1967 NHRA Winternationals

National Hot Rod Association
- Venue: Auto Club Raceway
- Location: Pomona, California

= 1967 NHRA Winternationals =

The 1967 NHRA Winternationals (commonly known as the Winternats) were a National Hot Rod Association (NHRA) drag racing event, held at Auto Club Raceway, Pomona, California on 5 February.

== Events ==
More Aggravation III took home both the AA/CD (supercharged A Competition Dragster) trophy and "Best Appearing Car" award.

== Results ==
=== Top Fuel ===
Top Fuel hosted a field of eight.

==== Round One ====
In round one, Jim Bollinger lost do Danny Ongais. Dave Beebe was defeated by Gene Goleman. Conrad "Connie" Kalitta eliminated Mike Snively. Jerry Ruth fell to "Sneaky Pete" Robinson.

==== Round Two ====
In the semi-final, Ongais lost to Goleman and Robinson was eliminated by Kalitta.

==== Final round ====
Kalitta defeated Goleman, winning US$7,500.

=== Altered ===

The Altered class win went to William “Wild Willie” Borsch, at the wheel of the AA/FA Winged Express.

=== Top Gas ===
In the Top Gas final, Kelly Brown lost to Gordon Collett, who claimed a US$3000 prize.

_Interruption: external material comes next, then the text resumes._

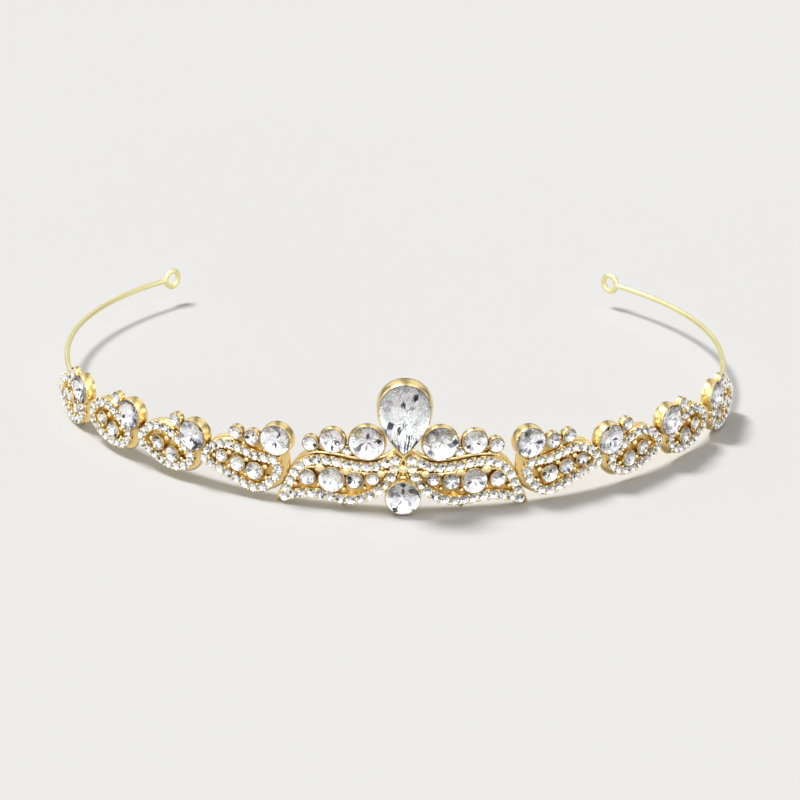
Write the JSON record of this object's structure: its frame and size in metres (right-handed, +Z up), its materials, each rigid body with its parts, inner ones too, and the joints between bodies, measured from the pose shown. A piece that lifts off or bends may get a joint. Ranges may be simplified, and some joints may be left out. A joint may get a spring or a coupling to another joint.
{
  "type": "bridal tiara",
  "caption": "Open wire band carrying gold castings set with cut crystals, with a tall pear stone at the centre and sprung arms that end in small eyes.",
  "frame": {"origin": "on the table under the middle of the whole tiara's bounding box", "axes": "-Y faces the front, where the pear stone is; +X is to the right as seen from the front; +Z is up"},
  "size_m": [0.1426, 0.1246, 0.0283],
  "materials": {
    "gold_plate": "bright yellow gold plate on a cast alloy",
    "pale_gold_wire": "pale satin gold-plated wire",
    "clear_crystal": "clear cut crystal with a foiled back"
  },
  "bodies": {
    "band": {"band_wire": "pale_gold_wire", "centre_casting": "gold_plate", "drop_bezel": "gold_plate", "drop_crystal": "clear_crystal", "leaf_1_inner_1_crystal_left": "clear_crystal", "leaf_1_inner_1_crystal_right": "clear_crystal", "leaf_1_inner_2_crystal_left": "clear_crystal", "leaf_1_inner_2_crystal_right": "clear_crystal", "leaf_1_inner_3_crystal_left": "clear_crystal", "leaf_1_inner_3_crystal_right": "clear_crystal", "leaf_1_large_crystal_left": "clear_crystal", "leaf_1_large_crystal_right": "clear_crystal", "leaf_1_medium_crystal_left": "clear_crystal", "leaf_1_medium_crystal_right": "clear_crystal", "leaf_1_small_crystal_left": "clear_crystal", "leaf_1_small_crystal_right": "clear_crystal", "leaf_2_inner_1_crystal_left": "clear_crystal", "leaf_2_inner_1_crystal_right": "clear_crystal", "leaf_2_inner_2_crystal_left": "clear_crystal", "leaf_2_inner_2_crystal_right": "clear_crystal", "leaf_2_large_crystal_left": "clear_crystal", "leaf_2_large_crystal_right": "clear_crystal", "leaf_2_top_crystal_left": "clear_crystal", "leaf_2_top_crystal_right": "clear_crystal", "leaf_3_inner_1_crystal_left": "clear_crystal", "leaf_3_inner_1_crystal_right": "clear_crystal", "leaf_3_large_crystal_left": "clear_crystal", "leaf_3_large_crystal_right": "clear_crystal", "leaf_3_top_crystal_left": "clear_crystal", "leaf_3_top_crystal_right": "clear_crystal", "leaf_4_large_crystal_left": "clear_crystal", "leaf_4_large_crystal_right": "clear_crystal", "leaf_4_top_crystal_left": "clear_crystal", "leaf_4_top_crystal_right": "clear_crystal", "leaf_casting_left_1": "gold_plate", "leaf_casting_left_2": "gold_plate", "leaf_casting_left_3": "gold_plate", "leaf_casting_left_4": "gold_plate", "leaf_casting_right_1": "gold_plate", "leaf_casting_right_2": "gold_plate", "leaf_casting_right_3": "gold_plate", "leaf_casting_right_4": "gold_plate", "pear_bezel": "gold_plate", "pear_crystal": "clear_crystal", "wing_inner_1_crystal_left": "clear_crystal", "wing_inner_1_crystal_right": "clear_crystal", "wing_inner_2_crystal_left": "clear_crystal", "wing_inner_2_crystal_right": "clear_crystal", "wing_inner_3_crystal_left": "clear_crystal", "wing_inner_3_crystal_right": "clear_crystal", "wing_inner_4_crystal_left": "clear_crystal", "wing_inner_4_crystal_right": "clear_crystal", "wing_large_crystal_left": "clear_crystal", "wing_large_crystal_right": "clear_crystal", "wing_medium_crystal_left": "clear_crystal", "wing_medium_crystal_right": "clear_crystal", "wing_small_crystal_left": "clear_crystal", "wing_small_crystal_right": "clear_crystal"},
    "arm_left": {"arm_wire_left": "pale_gold_wire"},
    "arm_right": {"arm_wire_right": "pale_gold_wire"}
  },
  "joints": [
    {"name": "arm_flex_left", "type": "hinge", "parent": "band", "child": "arm_left", "pos_m": [-0.06889, 0.00053, 0.0062], "axis": [0, 0, 1], "range_deg": [-5, 12], "stiffness_Nm_per_rad": 0.3},
    {"name": "arm_flex_right", "type": "hinge", "parent": "band", "child": "arm_right", "pos_m": [0.06889, 0.00053, 0.0062], "axis": [0, 0, -1], "range_deg": [-5, 12], "stiffness_Nm_per_rad": 0.3}
  ]
}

=== Competition Eliminator ===

More Aggravation III took home the AA/CD trophy, with a best effort of 7.80 seconds at 190 mph, on gasoline.

=== Super Stock ===

Eddie Vasquez Jr. and his 1966 Chevy II won Super Stock Eliminator, defeating the 1965 A990 Plymouth of Ed Miller.

=== Stock ===

Graham Douglas and Ed Forys won the 1967 Jr. Stock Eliminator, 14.42 seconds at 95.94 MPH. Defeated 1952 Oldsmobile of Keith Berg.